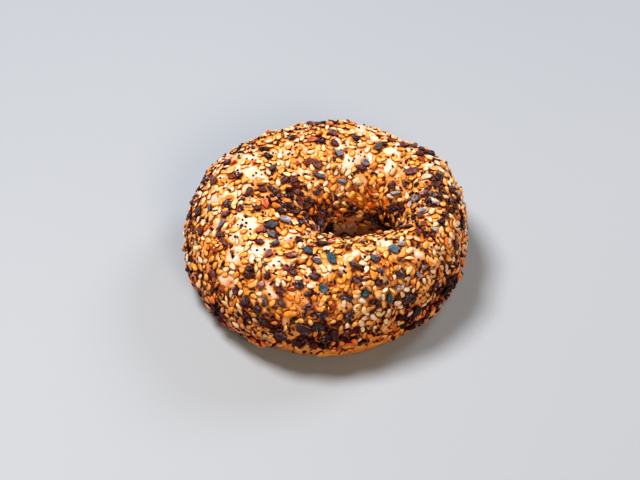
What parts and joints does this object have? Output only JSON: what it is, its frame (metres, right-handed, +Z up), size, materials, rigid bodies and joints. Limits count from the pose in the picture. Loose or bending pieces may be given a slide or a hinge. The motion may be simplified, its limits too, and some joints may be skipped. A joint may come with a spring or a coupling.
{
  "type": "bagel",
  "caption": "Thick ring of baked dough with an off-centre oval hole and a coat of sesame seeds, poppy seeds and dried onion flakes, lying flat.",
  "frame": {"origin": "on the surface it lies on, under the middle of the ring's outline", "axes": "+Z up out of the flat foot, -Y towards the side shown nearest in the picture, +X towards the ring's thinner side"},
  "size_m": [0.1125, 0.11, 0.0428],
  "materials": {
    "bagel": "baked dough, satin, with a soft gloss where the pale crust shows between the seeds",
    "sesame_seed": "toasted seed, satin",
    "poppy_seed": "matt black seed",
    "onion_flake": "charred dried flake, satin",
    "garlic_flake": "dried flake, a little translucent"
  },
  "bodies": {
    "root": {"bagel": "bagel"}
  },
  "joints": []
}
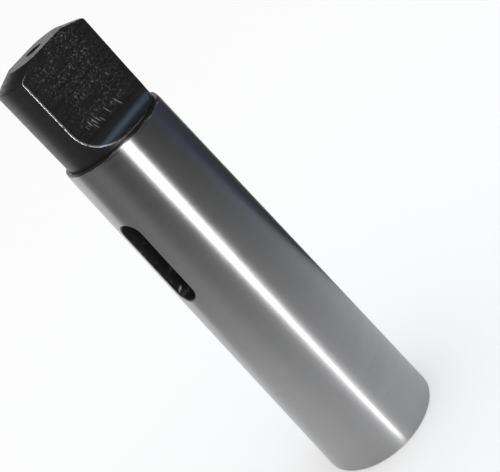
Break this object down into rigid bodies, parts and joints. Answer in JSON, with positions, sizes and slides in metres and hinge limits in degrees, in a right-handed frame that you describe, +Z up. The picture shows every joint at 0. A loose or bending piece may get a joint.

--

Task objective -
Each record must be returned exactly as it is written.

Written response -
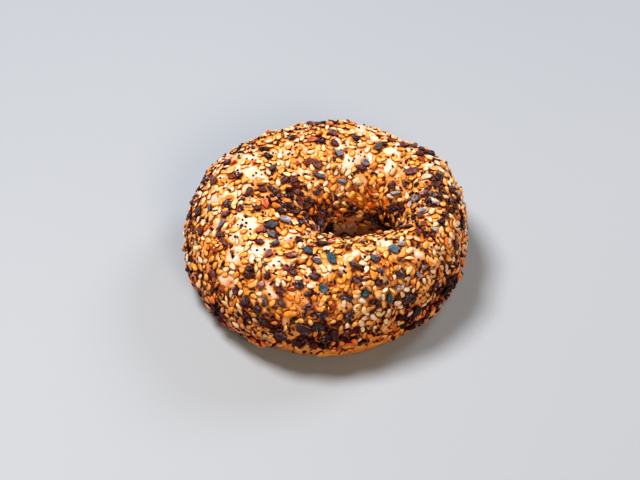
What parts and joints does this object have? Output only JSON: what it is, its frame (metres, right-handed, +Z up), size, materials, rigid bodies and joints. Limits count from the pose in the picture. Loose or bending pieces may be given a slide or a hinge. The motion may be simplified, its limits too, and some joints may be skipped. A joint may come with a spring or a coupling.
{
  "type": "bagel",
  "caption": "Thick ring of baked dough with an off-centre oval hole and a coat of sesame seeds, poppy seeds and dried onion flakes, lying flat.",
  "frame": {"origin": "on the surface it lies on, under the middle of the ring's outline", "axes": "+Z up out of the flat foot, -Y towards the side shown nearest in the picture, +X towards the ring's thinner side"},
  "size_m": [0.1125, 0.11, 0.0428],
  "materials": {
    "bagel": "baked dough, satin, with a soft gloss where the pale crust shows between the seeds",
    "sesame_seed": "toasted seed, satin",
    "poppy_seed": "matt black seed",
    "onion_flake": "charred dried flake, satin",
    "garlic_flake": "dried flake, a little translucent"
  },
  "bodies": {
    "root": {"bagel": "bagel"}
  },
  "joints": []
}
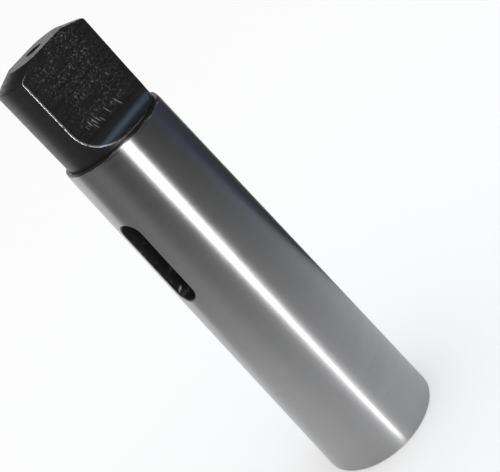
Break this object down into rigid bodies, parts and joints. Answer in JSON, with positions, sizes and slides in metres and hinge limits in degrees, in a right-handed frame that you describe, +Z up. The picture shows every joint at 0. A loose or bending piece may get a joint.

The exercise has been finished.